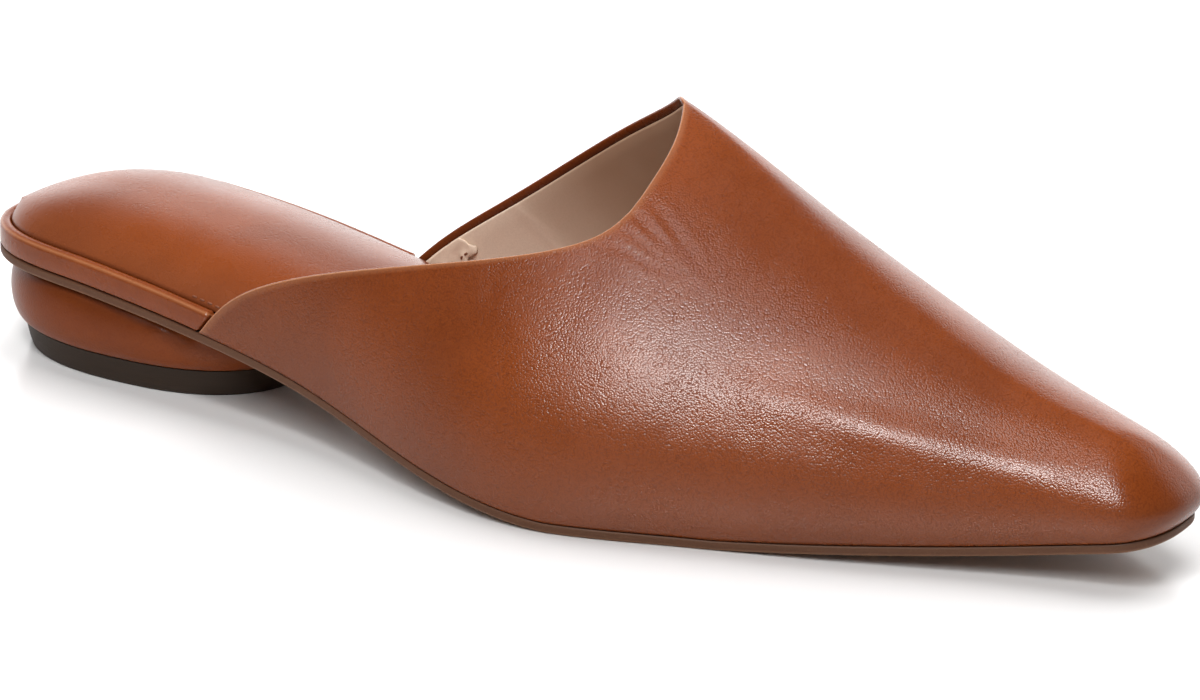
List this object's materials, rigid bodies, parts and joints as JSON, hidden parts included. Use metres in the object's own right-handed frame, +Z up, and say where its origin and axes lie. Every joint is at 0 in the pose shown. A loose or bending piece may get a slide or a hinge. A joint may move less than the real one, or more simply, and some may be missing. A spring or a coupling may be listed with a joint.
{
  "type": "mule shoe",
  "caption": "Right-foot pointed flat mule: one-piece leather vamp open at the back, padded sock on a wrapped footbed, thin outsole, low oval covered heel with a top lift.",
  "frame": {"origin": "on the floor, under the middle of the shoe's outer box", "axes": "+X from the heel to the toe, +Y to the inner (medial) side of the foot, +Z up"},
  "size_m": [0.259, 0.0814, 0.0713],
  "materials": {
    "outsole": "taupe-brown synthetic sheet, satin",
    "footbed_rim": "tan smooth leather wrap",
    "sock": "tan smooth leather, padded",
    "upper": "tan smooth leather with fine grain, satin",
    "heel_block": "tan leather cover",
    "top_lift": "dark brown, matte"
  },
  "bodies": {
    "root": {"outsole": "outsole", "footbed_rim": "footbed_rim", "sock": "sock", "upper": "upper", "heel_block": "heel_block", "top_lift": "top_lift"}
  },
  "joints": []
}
################
EXERCISE INSTRUCTIONS.
Write out the whole listing exactly.

THE RESPONSE.
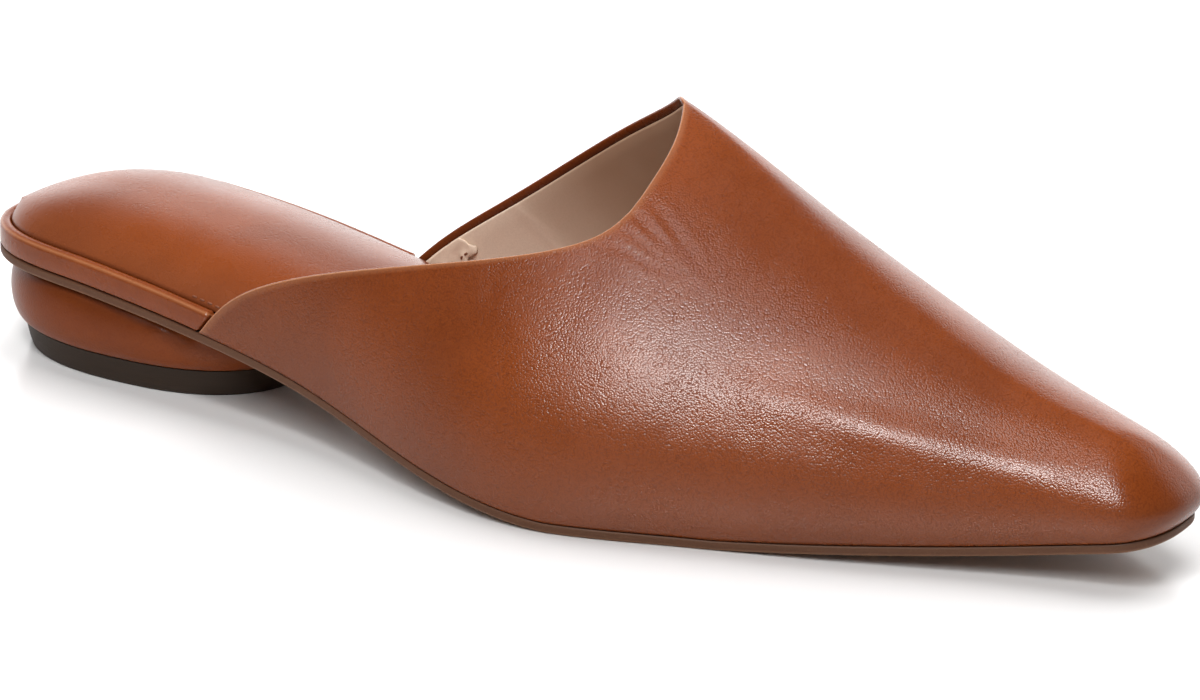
List this object's materials, rigid bodies, parts and joints as JSON, hidden parts included. Use metres in the object's own right-handed frame, +Z up, and say where its origin and axes lie. Every joint is at 0 in the pose shown. A loose or bending piece may get a slide or a hinge. A joint may move less than the real one, or more simply, and some may be missing. A spring or a coupling may be listed with a joint.
{
  "type": "mule shoe",
  "caption": "Right-foot pointed flat mule: one-piece leather vamp open at the back, padded sock on a wrapped footbed, thin outsole, low oval covered heel with a top lift.",
  "frame": {"origin": "on the floor, under the middle of the shoe's outer box", "axes": "+X from the heel to the toe, +Y to the inner (medial) side of the foot, +Z up"},
  "size_m": [0.259, 0.0814, 0.0713],
  "materials": {
    "outsole": "taupe-brown synthetic sheet, satin",
    "footbed_rim": "tan smooth leather wrap",
    "sock": "tan smooth leather, padded",
    "upper": "tan smooth leather with fine grain, satin",
    "heel_block": "tan leather cover",
    "top_lift": "dark brown, matte"
  },
  "bodies": {
    "root": {"outsole": "outsole", "footbed_rim": "footbed_rim", "sock": "sock", "upper": "upper", "heel_block": "heel_block", "top_lift": "top_lift"}
  },
  "joints": []
}